**EXERCISE DETAILS:**
Write the data out again, exactly as given.

**AVAILABLE DATA:**
==================================================
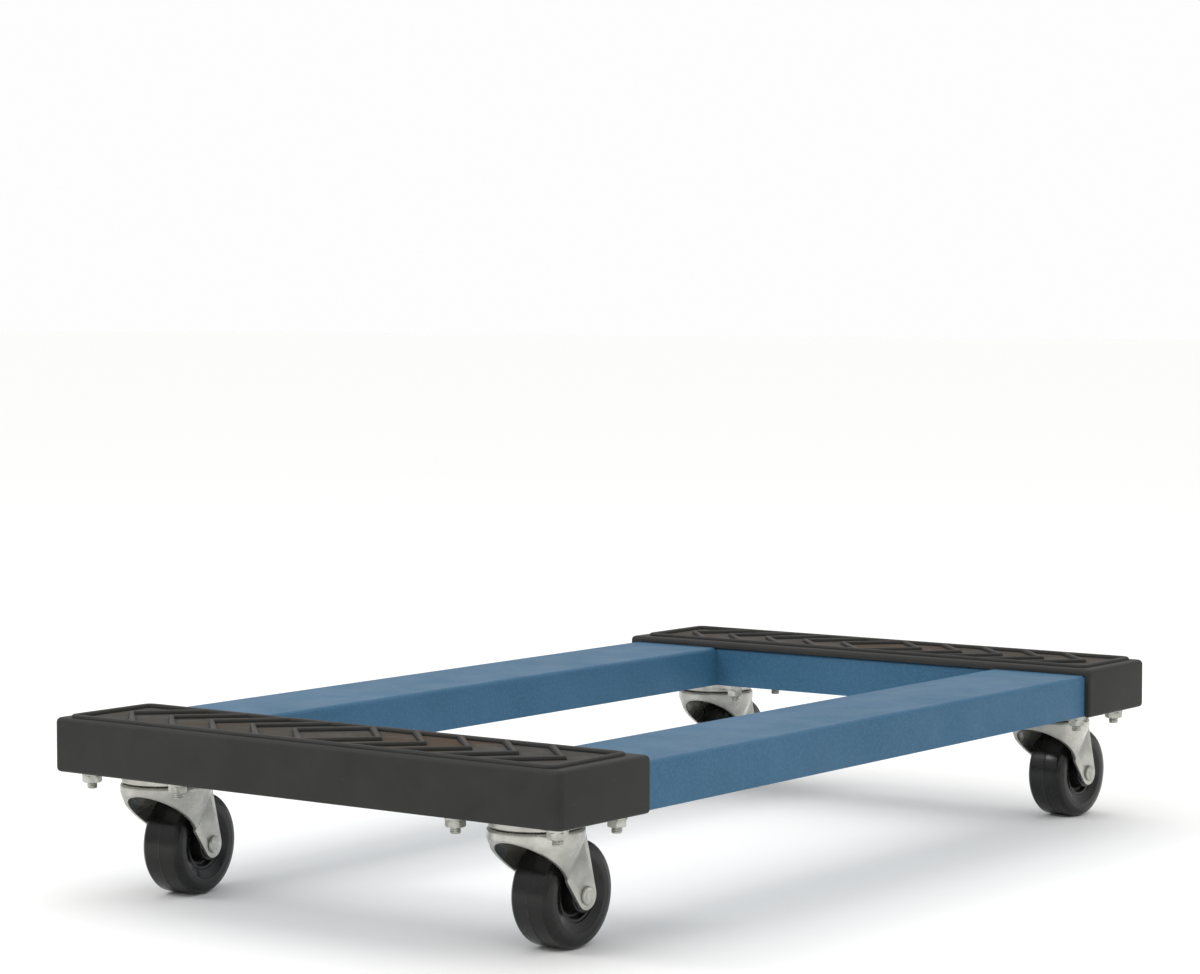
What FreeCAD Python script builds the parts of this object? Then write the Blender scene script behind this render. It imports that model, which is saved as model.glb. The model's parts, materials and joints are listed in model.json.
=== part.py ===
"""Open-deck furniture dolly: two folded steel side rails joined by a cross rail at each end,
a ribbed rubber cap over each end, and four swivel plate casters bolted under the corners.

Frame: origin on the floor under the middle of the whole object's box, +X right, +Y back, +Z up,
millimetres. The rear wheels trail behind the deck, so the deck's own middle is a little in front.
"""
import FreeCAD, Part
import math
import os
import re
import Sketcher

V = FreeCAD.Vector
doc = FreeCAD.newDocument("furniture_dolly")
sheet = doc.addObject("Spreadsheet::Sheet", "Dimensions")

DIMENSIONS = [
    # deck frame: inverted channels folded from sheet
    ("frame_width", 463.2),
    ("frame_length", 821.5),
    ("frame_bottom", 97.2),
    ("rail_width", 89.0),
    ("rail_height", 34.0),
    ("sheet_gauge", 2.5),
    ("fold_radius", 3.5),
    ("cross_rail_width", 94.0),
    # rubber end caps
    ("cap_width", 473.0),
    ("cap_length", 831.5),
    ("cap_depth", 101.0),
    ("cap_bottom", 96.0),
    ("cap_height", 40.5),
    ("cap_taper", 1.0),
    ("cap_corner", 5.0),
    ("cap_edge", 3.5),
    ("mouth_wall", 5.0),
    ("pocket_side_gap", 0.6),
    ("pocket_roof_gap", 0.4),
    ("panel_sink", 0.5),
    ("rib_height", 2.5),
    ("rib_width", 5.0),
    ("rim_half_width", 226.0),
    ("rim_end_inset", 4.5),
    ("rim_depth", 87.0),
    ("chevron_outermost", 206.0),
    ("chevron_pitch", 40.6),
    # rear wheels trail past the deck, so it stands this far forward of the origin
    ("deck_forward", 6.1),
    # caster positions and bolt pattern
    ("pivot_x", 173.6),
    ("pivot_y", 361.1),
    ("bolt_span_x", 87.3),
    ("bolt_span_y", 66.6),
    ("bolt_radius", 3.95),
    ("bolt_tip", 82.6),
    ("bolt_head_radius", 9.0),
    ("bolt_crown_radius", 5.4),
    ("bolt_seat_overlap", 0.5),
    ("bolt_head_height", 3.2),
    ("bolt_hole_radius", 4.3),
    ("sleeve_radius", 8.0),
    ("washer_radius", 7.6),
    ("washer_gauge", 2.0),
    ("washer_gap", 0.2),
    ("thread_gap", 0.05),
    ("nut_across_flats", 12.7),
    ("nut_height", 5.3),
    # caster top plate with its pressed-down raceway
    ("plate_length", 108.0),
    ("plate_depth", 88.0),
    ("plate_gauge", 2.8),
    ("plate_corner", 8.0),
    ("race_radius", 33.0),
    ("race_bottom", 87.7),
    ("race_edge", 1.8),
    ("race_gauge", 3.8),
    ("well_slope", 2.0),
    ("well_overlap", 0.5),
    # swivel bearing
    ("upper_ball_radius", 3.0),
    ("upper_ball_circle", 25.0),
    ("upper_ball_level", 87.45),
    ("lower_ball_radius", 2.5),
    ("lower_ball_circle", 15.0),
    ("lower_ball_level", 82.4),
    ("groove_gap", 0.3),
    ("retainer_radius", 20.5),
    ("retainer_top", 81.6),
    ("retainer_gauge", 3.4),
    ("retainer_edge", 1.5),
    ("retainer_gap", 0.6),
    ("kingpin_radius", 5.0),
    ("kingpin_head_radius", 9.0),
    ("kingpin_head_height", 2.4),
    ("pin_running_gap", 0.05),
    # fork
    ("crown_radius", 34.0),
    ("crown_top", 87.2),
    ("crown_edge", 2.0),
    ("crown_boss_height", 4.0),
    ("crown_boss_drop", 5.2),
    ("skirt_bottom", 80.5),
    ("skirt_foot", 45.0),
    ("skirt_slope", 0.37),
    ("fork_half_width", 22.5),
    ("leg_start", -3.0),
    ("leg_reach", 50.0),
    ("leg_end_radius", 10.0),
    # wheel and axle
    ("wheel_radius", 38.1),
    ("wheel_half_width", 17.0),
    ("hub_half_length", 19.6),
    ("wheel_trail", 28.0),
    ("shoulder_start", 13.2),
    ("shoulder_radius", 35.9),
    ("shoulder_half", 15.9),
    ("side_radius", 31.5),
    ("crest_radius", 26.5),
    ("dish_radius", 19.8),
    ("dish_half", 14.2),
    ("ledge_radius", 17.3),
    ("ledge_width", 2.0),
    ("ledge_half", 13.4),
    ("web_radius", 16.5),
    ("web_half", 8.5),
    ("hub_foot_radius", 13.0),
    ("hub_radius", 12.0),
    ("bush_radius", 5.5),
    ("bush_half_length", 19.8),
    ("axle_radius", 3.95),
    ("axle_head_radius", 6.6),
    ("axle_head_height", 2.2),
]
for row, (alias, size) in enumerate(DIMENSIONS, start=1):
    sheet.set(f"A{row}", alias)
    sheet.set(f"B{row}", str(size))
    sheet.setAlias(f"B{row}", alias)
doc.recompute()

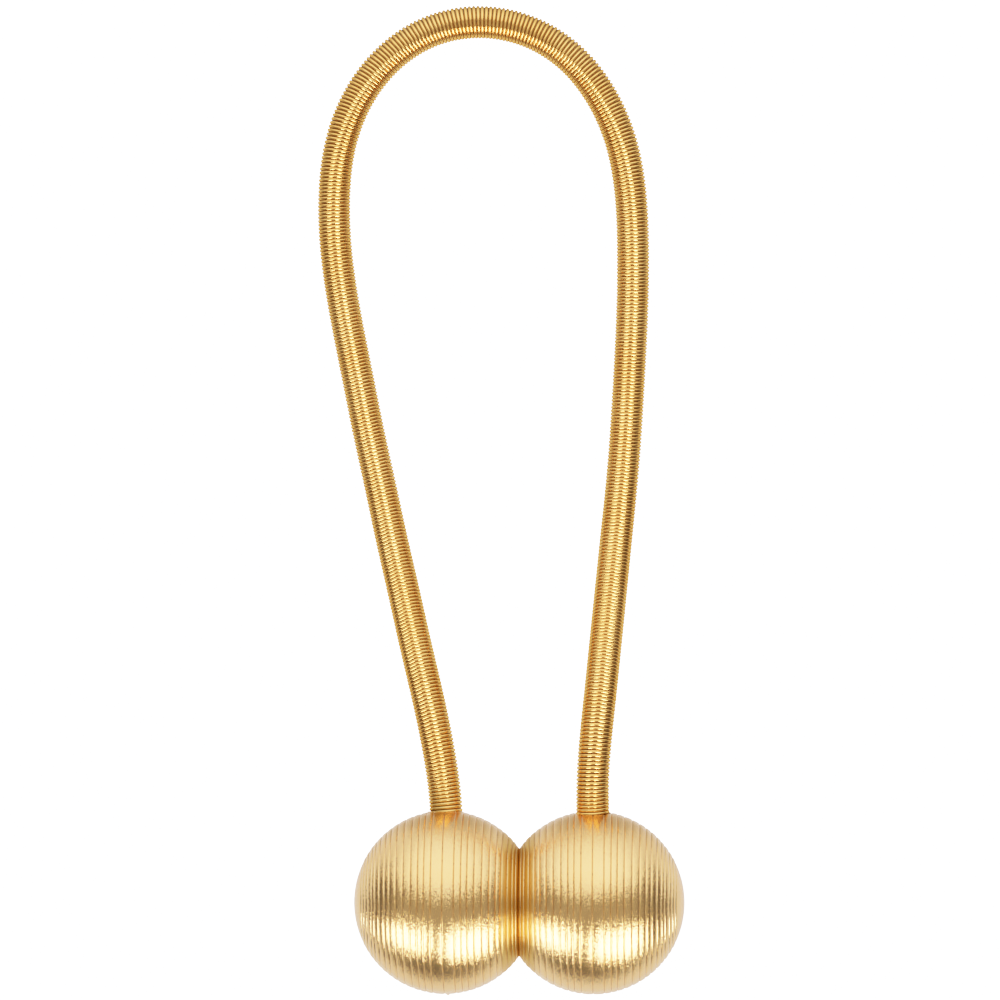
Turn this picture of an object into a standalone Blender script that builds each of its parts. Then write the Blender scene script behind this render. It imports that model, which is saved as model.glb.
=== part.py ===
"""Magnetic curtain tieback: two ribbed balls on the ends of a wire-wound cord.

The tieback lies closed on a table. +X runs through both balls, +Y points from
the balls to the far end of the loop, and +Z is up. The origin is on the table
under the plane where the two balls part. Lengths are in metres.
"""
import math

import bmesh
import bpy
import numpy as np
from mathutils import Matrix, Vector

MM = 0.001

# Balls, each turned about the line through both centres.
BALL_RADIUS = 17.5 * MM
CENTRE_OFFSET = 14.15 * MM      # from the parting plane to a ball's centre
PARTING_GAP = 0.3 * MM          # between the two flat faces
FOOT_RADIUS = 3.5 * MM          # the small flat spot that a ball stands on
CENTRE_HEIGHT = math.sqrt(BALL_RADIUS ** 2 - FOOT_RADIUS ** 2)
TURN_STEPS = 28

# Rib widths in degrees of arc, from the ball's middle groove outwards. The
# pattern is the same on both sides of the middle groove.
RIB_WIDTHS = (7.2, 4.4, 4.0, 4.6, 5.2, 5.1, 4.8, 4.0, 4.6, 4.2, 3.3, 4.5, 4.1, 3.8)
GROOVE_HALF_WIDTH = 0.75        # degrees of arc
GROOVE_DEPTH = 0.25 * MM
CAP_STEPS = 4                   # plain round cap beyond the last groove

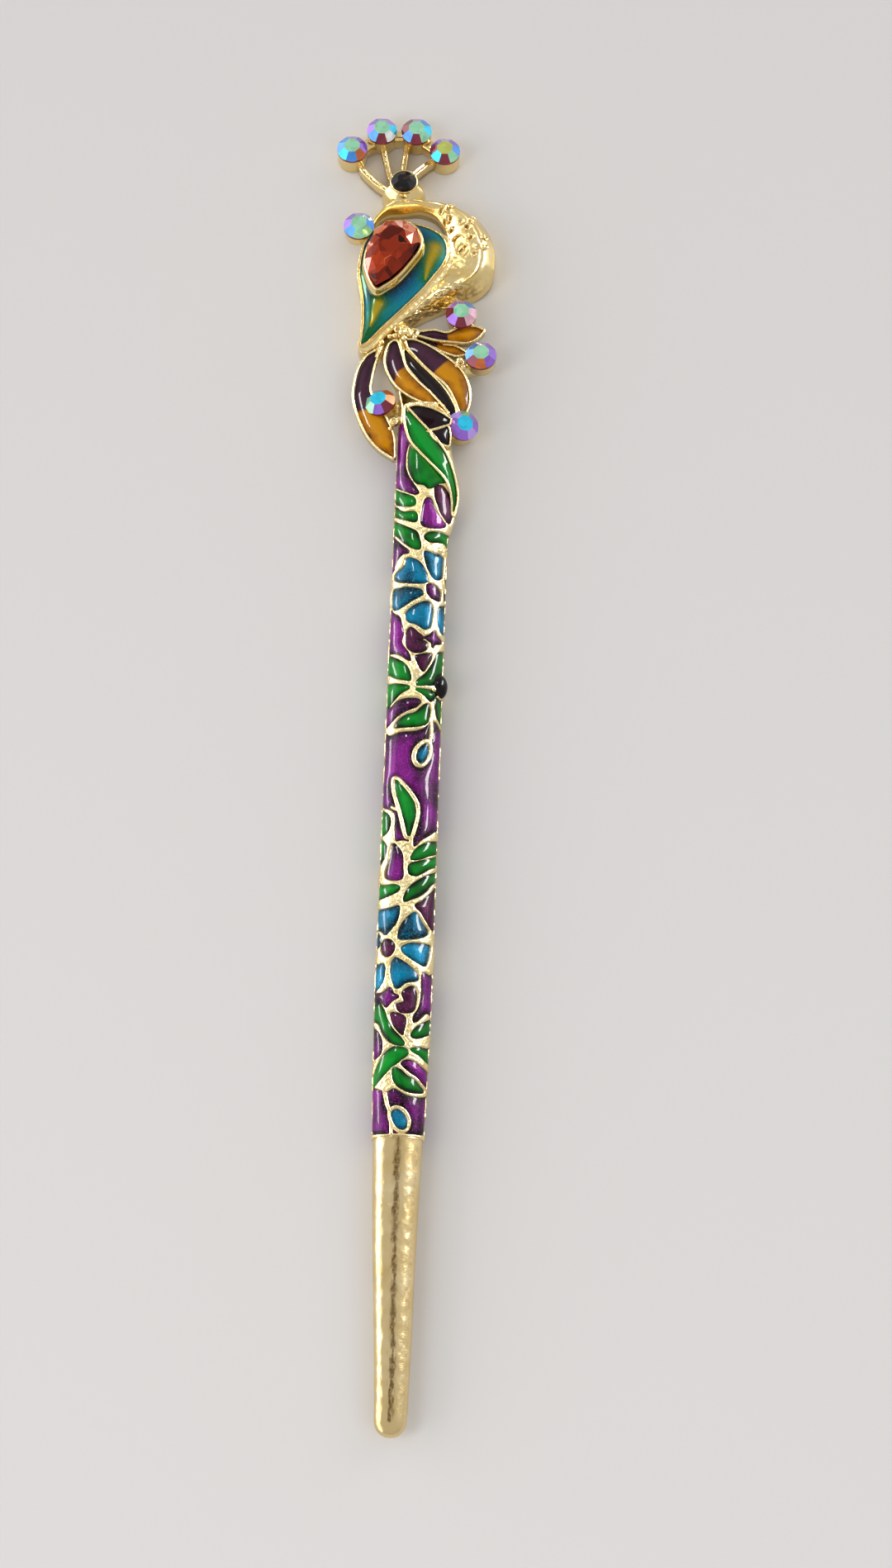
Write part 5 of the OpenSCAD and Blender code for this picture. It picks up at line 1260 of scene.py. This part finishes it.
==================================================
**TASK OUTPUT:**
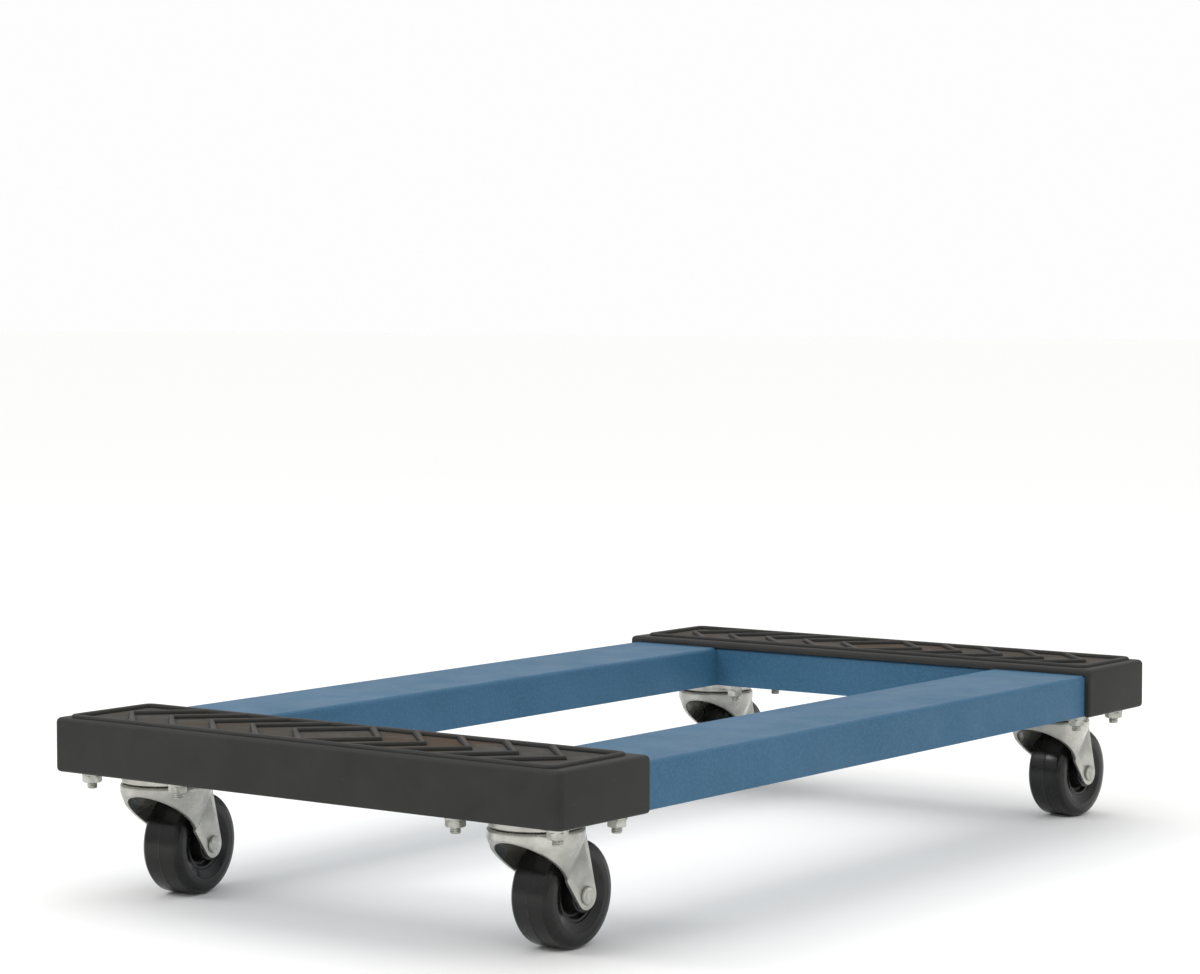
What FreeCAD Python script builds the parts of this object? Then write the Blender scene script behind this render. It imports that model, which is saved as model.glb. The model's parts, materials and joints are listed in model.json.
=== part.py ===
"""Open-deck furniture dolly: two folded steel side rails joined by a cross rail at each end,
a ribbed rubber cap over each end, and four swivel plate casters bolted under the corners.

Frame: origin on the floor under the middle of the whole object's box, +X right, +Y back, +Z up,
millimetres. The rear wheels trail behind the deck, so the deck's own middle is a little in front.
"""
import FreeCAD, Part
import math
import os
import re
import Sketcher

V = FreeCAD.Vector
doc = FreeCAD.newDocument("furniture_dolly")
sheet = doc.addObject("Spreadsheet::Sheet", "Dimensions")

DIMENSIONS = [
    # deck frame: inverted channels folded from sheet
    ("frame_width", 463.2),
    ("frame_length", 821.5),
    ("frame_bottom", 97.2),
    ("rail_width", 89.0),
    ("rail_height", 34.0),
    ("sheet_gauge", 2.5),
    ("fold_radius", 3.5),
    ("cross_rail_width", 94.0),
    # rubber end caps
    ("cap_width", 473.0),
    ("cap_length", 831.5),
    ("cap_depth", 101.0),
    ("cap_bottom", 96.0),
    ("cap_height", 40.5),
    ("cap_taper", 1.0),
    ("cap_corner", 5.0),
    ("cap_edge", 3.5),
    ("mouth_wall", 5.0),
    ("pocket_side_gap", 0.6),
    ("pocket_roof_gap", 0.4),
    ("panel_sink", 0.5),
    ("rib_height", 2.5),
    ("rib_width", 5.0),
    ("rim_half_width", 226.0),
    ("rim_end_inset", 4.5),
    ("rim_depth", 87.0),
    ("chevron_outermost", 206.0),
    ("chevron_pitch", 40.6),
    # rear wheels trail past the deck, so it stands this far forward of the origin
    ("deck_forward", 6.1),
    # caster positions and bolt pattern
    ("pivot_x", 173.6),
    ("pivot_y", 361.1),
    ("bolt_span_x", 87.3),
    ("bolt_span_y", 66.6),
    ("bolt_radius", 3.95),
    ("bolt_tip", 82.6),
    ("bolt_head_radius", 9.0),
    ("bolt_crown_radius", 5.4),
    ("bolt_seat_overlap", 0.5),
    ("bolt_head_height", 3.2),
    ("bolt_hole_radius", 4.3),
    ("sleeve_radius", 8.0),
    ("washer_radius", 7.6),
    ("washer_gauge", 2.0),
    ("washer_gap", 0.2),
    ("thread_gap", 0.05),
    ("nut_across_flats", 12.7),
    ("nut_height", 5.3),
    # caster top plate with its pressed-down raceway
    ("plate_length", 108.0),
    ("plate_depth", 88.0),
    ("plate_gauge", 2.8),
    ("plate_corner", 8.0),
    ("race_radius", 33.0),
    ("race_bottom", 87.7),
    ("race_edge", 1.8),
    ("race_gauge", 3.8),
    ("well_slope", 2.0),
    ("well_overlap", 0.5),
    # swivel bearing
    ("upper_ball_radius", 3.0),
    ("upper_ball_circle", 25.0),
    ("upper_ball_level", 87.45),
    ("lower_ball_radius", 2.5),
    ("lower_ball_circle", 15.0),
    ("lower_ball_level", 82.4),
    ("groove_gap", 0.3),
    ("retainer_radius", 20.5),
    ("retainer_top", 81.6),
    ("retainer_gauge", 3.4),
    ("retainer_edge", 1.5),
    ("retainer_gap", 0.6),
    ("kingpin_radius", 5.0),
    ("kingpin_head_radius", 9.0),
    ("kingpin_head_height", 2.4),
    ("pin_running_gap", 0.05),
    # fork
    ("crown_radius", 34.0),
    ("crown_top", 87.2),
    ("crown_edge", 2.0),
    ("crown_boss_height", 4.0),
    ("crown_boss_drop", 5.2),
    ("skirt_bottom", 80.5),
    ("skirt_foot", 45.0),
    ("skirt_slope", 0.37),
    ("fork_half_width", 22.5),
    ("leg_start", -3.0),
    ("leg_reach", 50.0),
    ("leg_end_radius", 10.0),
    # wheel and axle
    ("wheel_radius", 38.1),
    ("wheel_half_width", 17.0),
    ("hub_half_length", 19.6),
    ("wheel_trail", 28.0),
    ("shoulder_start", 13.2),
    ("shoulder_radius", 35.9),
    ("shoulder_half", 15.9),
    ("side_radius", 31.5),
    ("crest_radius", 26.5),
    ("dish_radius", 19.8),
    ("dish_half", 14.2),
    ("ledge_radius", 17.3),
    ("ledge_width", 2.0),
    ("ledge_half", 13.4),
    ("web_radius", 16.5),
    ("web_half", 8.5),
    ("hub_foot_radius", 13.0),
    ("hub_radius", 12.0),
    ("bush_radius", 5.5),
    ("bush_half_length", 19.8),
    ("axle_radius", 3.95),
    ("axle_head_radius", 6.6),
    ("axle_head_height", 2.2),
]
for row, (alias, size) in enumerate(DIMENSIONS, start=1):
    sheet.set(f"A{row}", alias)
    sheet.set(f"B{row}", str(size))
    sheet.setAlias(f"B{row}", alias)
doc.recompute()

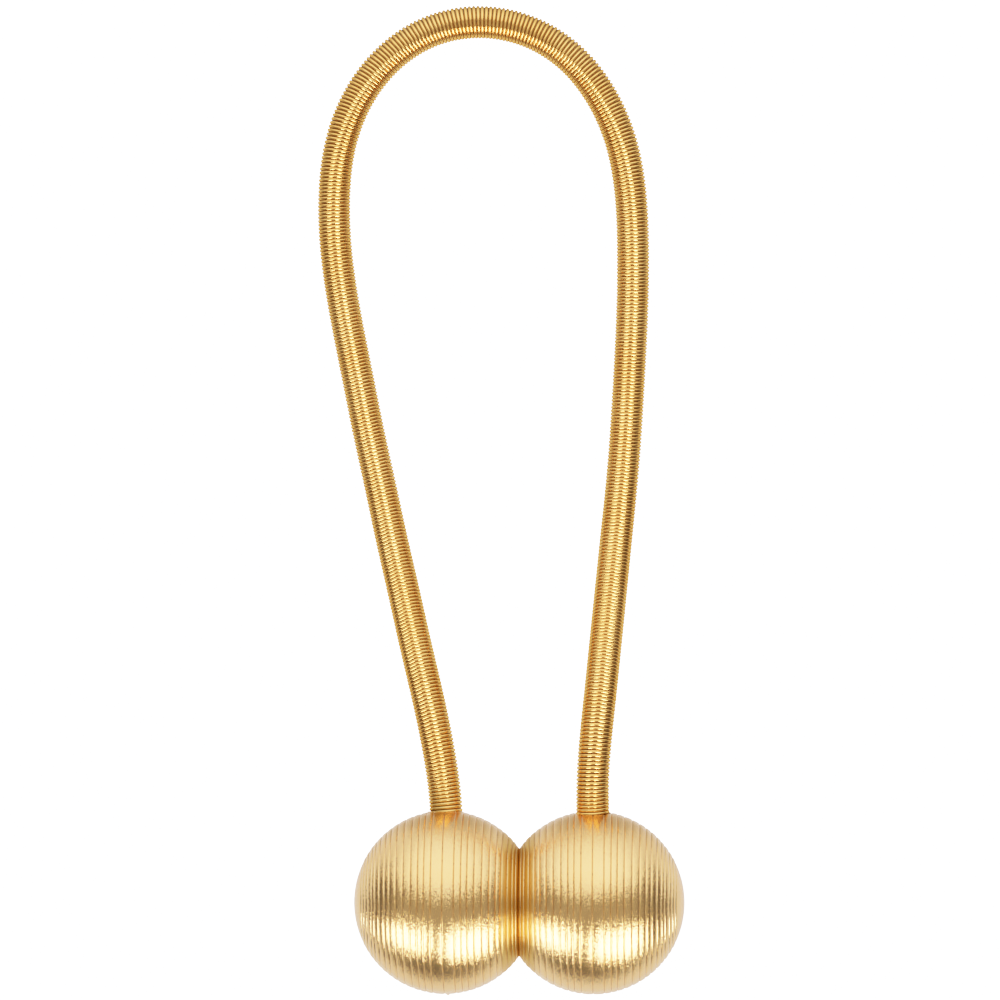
Turn this picture of an object into a standalone Blender script that builds each of its parts. Then write the Blender scene script behind this render. It imports that model, which is saved as model.glb.
=== part.py ===
"""Magnetic curtain tieback: two ribbed balls on the ends of a wire-wound cord.

The tieback lies closed on a table. +X runs through both balls, +Y points from
the balls to the far end of the loop, and +Z is up. The origin is on the table
under the plane where the two balls part. Lengths are in metres.
"""
import math

import bmesh
import bpy
import numpy as np
from mathutils import Matrix, Vector

MM = 0.001

# Balls, each turned about the line through both centres.
BALL_RADIUS = 17.5 * MM
CENTRE_OFFSET = 14.15 * MM      # from the parting plane to a ball's centre
PARTING_GAP = 0.3 * MM          # between the two flat faces
FOOT_RADIUS = 3.5 * MM          # the small flat spot that a ball stands on
CENTRE_HEIGHT = math.sqrt(BALL_RADIUS ** 2 - FOOT_RADIUS ** 2)
TURN_STEPS = 28

# Rib widths in degrees of arc, from the ball's middle groove outwards. The
# pattern is the same on both sides of the middle groove.
RIB_WIDTHS = (7.2, 4.4, 4.0, 4.6, 5.2, 5.1, 4.8, 4.0, 4.6, 4.2, 3.3, 4.5, 4.1, 3.8)
GROOVE_HALF_WIDTH = 0.75        # degrees of arc
GROOVE_DEPTH = 0.25 * MM
CAP_STEPS = 4                   # plain round cap beyond the last groove

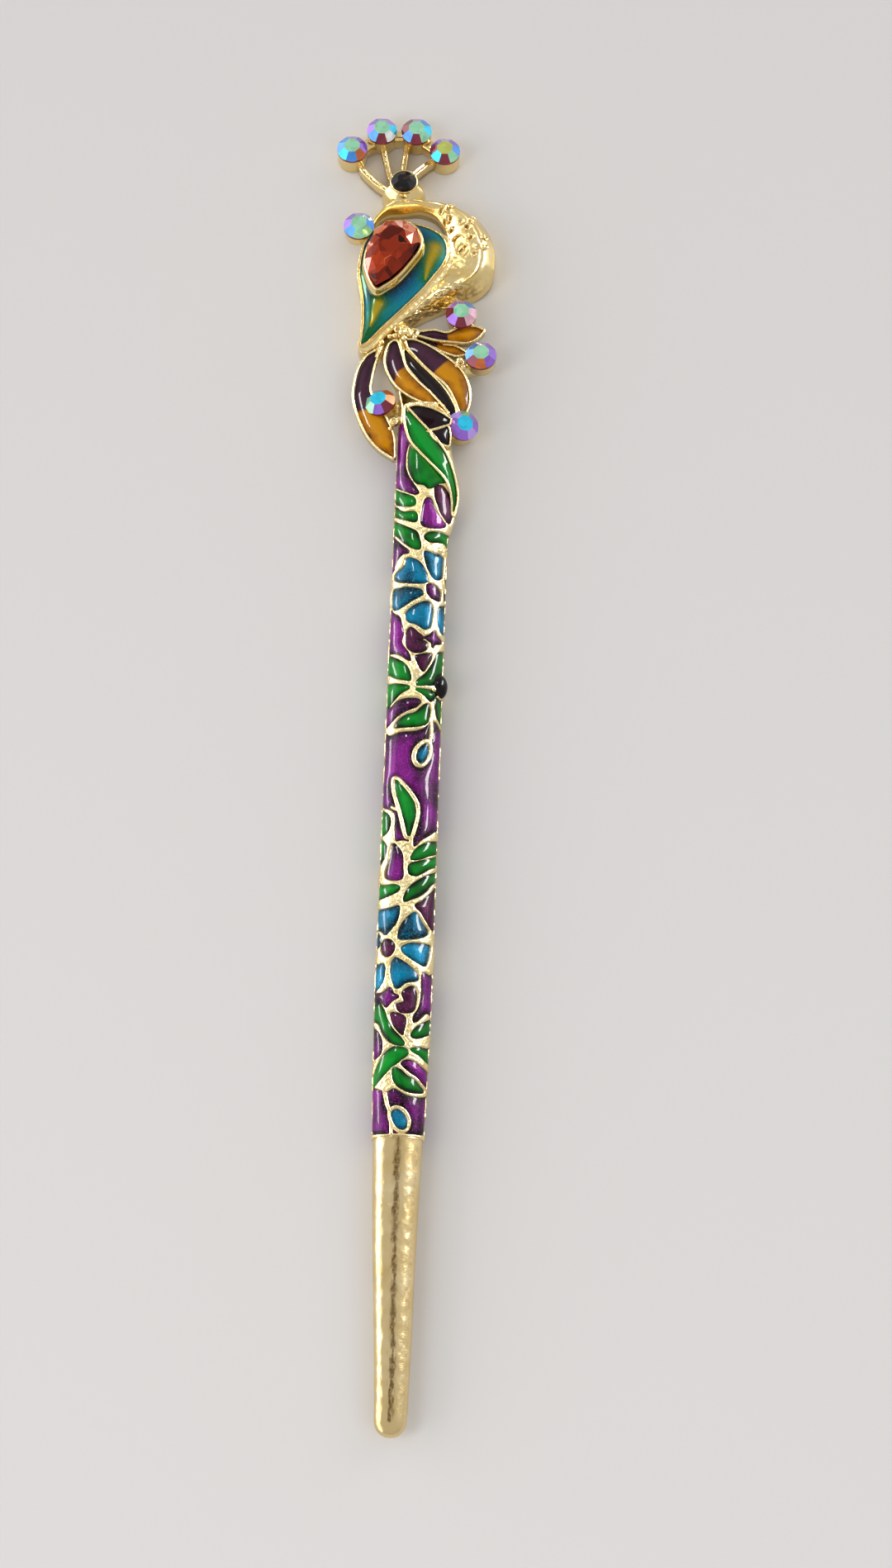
Write part 5 of the OpenSCAD and Blender code for this picture. It picks up at line 1260 of scene.py. This part finishes it.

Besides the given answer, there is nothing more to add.